Perché un giovane di oggi dovrebbe seguire il tortuoso iter per diventare dottore commercialista se poi escono ipotesi di norme come questa?
Il nuovo tentativo di estendere il visto di conformità ai tributaristi è una scelta assolutamente contraddittoria, soprattutto per i giovani.
Diciamo subito: questo articolo non è contro ma a favore. Non è contro i tributaristi, che sono lavoratori autonomi che erogano determinati servizi nel rispetto della legge.
Vuole essere solo una timida riflessione a favore dei giovani che oggi decidono - nonostante tutto - di intraprendere il tortuoso iter per diventare dottore commercialista. Si tratta di un percorso davvero ostico: laurea triennale, laurea specialistica, periodo di pratica obbligatoria, esame di Stato, obbligo di formazione professionale continua e obbligo di assicurazione.
Si tratta di un percorso finalizzato a dotarsi di tutte le competenze necessarie per operare nel complesso e dinamico mondo economico aziendale figlio della rivoluzione digitale; ma non solo: si tratta anche di un percorso che consente la reale tutela della fede pubblica, garantita attraverso il sistema ordinistico.
Certo, a tale ragionamento si potrebbe obiettare affermando che siamo in un sistema di libero mercato, non ci sono più le tariffe professionali, ecc., ecc.
Tuttavia è ancora in vigore il Decreto Legislativo 139/2005 che, come tutti sappiamo, ha istituito l’Ordine dei Dottori Commercialisti e degli Esperti Contabili, nato dalla fusione dei precedenti ordini dei dottori e dei ragionieri commercialisti.
Fin quando sarà in vigore questa legge e questo sistema, ogni tentativo di svuotare, più o meno velatamente, il ruolo e l’importanza dei dottori commercialisti raggiungerà i seguenti obiettivi:
- distruzione del principio - costituzionalmente garantito - di tutela della fede pubblica che, peraltro, sottende ogni attività professionale regolamentata;
- penalizzazione dei giovani professionisti.
Vorrei un attimo soffermarmi su questo secondo punto. Il titolo di questa riflessione è “Il visto di conformità ai tributaristi penalizza i giovani professionisti”. Qual è il senso di questo ragionamento? Semplice. Oggi un giovane che decide di sacrificarsi per diventare un professionista deve sopportare tutta una serie di sacrifici che sono quelli di cui parlavamo sopra. Nel momento in cui si decide di svilire queste competenze non si fa altro che minare quel principio fondamentale per cui esiste un ordine professionale, danneggiando in primis questi giovani professionisti, poi tutto il sistema.

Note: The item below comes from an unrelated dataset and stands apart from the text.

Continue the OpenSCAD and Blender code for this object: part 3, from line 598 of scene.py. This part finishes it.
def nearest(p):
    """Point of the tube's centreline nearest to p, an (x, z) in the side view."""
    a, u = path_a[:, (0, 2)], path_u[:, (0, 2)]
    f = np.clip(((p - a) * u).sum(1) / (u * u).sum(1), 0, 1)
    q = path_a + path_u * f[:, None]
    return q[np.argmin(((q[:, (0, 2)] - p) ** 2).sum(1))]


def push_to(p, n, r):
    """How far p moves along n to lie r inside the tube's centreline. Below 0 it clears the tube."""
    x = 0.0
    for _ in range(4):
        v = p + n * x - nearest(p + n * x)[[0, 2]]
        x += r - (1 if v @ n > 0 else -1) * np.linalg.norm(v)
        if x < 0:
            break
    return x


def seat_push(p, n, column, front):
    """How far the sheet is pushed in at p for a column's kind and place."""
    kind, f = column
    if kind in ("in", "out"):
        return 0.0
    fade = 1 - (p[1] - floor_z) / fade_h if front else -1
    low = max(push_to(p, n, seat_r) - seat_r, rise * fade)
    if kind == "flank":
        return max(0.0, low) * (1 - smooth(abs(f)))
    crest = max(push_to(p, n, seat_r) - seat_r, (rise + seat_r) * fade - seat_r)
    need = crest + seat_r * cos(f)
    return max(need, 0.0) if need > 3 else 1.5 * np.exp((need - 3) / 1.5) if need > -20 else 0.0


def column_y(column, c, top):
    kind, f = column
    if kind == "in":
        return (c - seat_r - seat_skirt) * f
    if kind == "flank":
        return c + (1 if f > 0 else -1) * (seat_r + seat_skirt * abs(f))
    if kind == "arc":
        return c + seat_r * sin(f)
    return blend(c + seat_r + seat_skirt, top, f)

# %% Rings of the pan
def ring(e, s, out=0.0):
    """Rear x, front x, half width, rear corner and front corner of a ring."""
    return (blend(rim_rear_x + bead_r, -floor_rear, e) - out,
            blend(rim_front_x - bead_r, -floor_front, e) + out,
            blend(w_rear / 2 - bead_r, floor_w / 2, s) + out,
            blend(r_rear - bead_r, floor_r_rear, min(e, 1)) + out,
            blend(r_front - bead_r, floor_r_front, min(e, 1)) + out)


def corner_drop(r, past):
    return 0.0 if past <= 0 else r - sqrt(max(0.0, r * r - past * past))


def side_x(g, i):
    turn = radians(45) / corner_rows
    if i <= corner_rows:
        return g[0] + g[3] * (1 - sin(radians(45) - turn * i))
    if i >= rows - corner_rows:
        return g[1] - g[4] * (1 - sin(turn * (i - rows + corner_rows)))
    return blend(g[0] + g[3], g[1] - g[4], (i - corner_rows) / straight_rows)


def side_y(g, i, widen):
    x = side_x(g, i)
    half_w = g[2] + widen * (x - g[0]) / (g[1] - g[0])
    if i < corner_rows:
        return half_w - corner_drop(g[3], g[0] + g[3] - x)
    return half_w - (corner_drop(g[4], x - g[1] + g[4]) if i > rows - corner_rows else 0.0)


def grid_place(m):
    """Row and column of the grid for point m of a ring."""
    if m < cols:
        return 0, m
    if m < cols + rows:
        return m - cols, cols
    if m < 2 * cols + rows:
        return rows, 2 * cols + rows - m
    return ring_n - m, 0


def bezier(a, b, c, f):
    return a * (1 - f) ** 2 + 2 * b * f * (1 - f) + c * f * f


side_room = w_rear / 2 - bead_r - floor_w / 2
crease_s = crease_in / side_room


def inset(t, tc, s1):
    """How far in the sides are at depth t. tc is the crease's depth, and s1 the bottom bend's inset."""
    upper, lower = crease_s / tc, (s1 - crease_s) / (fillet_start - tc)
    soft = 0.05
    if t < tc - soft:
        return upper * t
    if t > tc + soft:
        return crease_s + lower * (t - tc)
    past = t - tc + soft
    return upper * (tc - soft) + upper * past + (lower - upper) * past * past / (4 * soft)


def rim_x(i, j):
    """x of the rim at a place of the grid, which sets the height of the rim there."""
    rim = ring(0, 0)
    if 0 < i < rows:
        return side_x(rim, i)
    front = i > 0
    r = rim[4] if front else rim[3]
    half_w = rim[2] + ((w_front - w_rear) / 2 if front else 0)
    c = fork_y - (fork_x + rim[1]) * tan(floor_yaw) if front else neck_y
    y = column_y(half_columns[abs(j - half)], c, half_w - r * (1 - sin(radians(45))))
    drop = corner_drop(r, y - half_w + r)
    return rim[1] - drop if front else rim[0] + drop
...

Se passa questo principio è bene poi accettarne le ovvie conseguenze, che non possono prescindere dalla fine del sistema ordinistico per come oggi lo conosciamo. Però andrebbero coinvolti anche i giovani in questa scelta, in tutti i modi. Facendo loro presente quanto possa essere inutilmente gravoso intraprendere un certo tipo di percorso.
Un’ultima considerazione, infine, sulla definizione di professionista. A modesto avviso di chi scrive il professionista è solo colui che supera un esame di stato, così come previsto dalla nostra bellissima Costituzione all’articolo 33. La Legge 4/2013 non ha modificato questo principio ma è nata per tutelare i consumatori, per esempio imponendo alcuni obblighi comunicativi anche alla luce dei vincoli previsti dal Codice del consumo. Le associazioni di cui alla Legge 4/2013 sono autoproclamate, cosa ben diversa dagli ordini professionali cui si accede previo superamento di un esame di stato.